The biggest help is that you and your partner can really play independently from one another if you so choose. You’ll have to be on the same planetary level, but aside from that, you can either work together toward a common goal or go your own separate ways. You can even kill each other as well.
Issues
Sadly, there are a few small issues with the game. The biggest issue is the aforementioned combat obviously. However, an almost equally big one is the lack of a map. You do have this sensor-pulse thing that highlights objects on your HUD, but having just a map would help immensely.
Also, my friend and I had a few things glitch out on his. Whenever you die, your resources get left behind, so you can pick them back up in a box. Occasionally, the box wouldn’t spawn right, or wouldn’t appear correctly. Usually, traveling to a different area would fix this.
A larger issue is that my co-op partner got stuck in the game at least four or five times. He could turn his character, but that was it. This typically happened on rocky hillsides or cliffs and I would have to bail him out with either bombs or spawning a jump pad under him. This would do the trick and get him unstuck, but it became an annoying issue for him.
Lastly, and this is one is completely a personal issue. Playing the game with someone who did not enjoy the game as much as I do is a huge drag. I played the entire game co-op with someone who unbearably complained about how much he disliked it. While Savage Planet isn’t perfect, I actually did enjoy my time with it and do plan on going back into it and mop up what I can.

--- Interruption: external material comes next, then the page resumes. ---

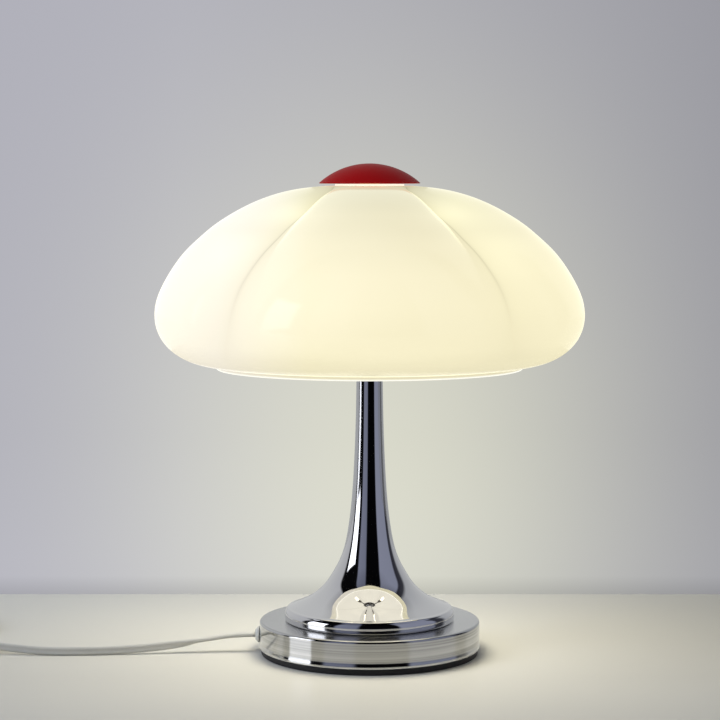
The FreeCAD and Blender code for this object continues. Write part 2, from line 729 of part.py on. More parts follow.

Thankfully, this will be without him who exclaimed “FINALLY, I can uninstall the game!” after we beat it, and saw the credits. I won’t miss that in my ear.
Final Thoughts
While it’s certainly not perfect, Journey to the Savage Planet is a delightful game. There is a lot of neat places to explore and find secrets within. Combat isn’t great, but is still perfectly serviceable. Co-op is also good, assuming you have a willing partner, and you aren’t tied to each other, which is the best part.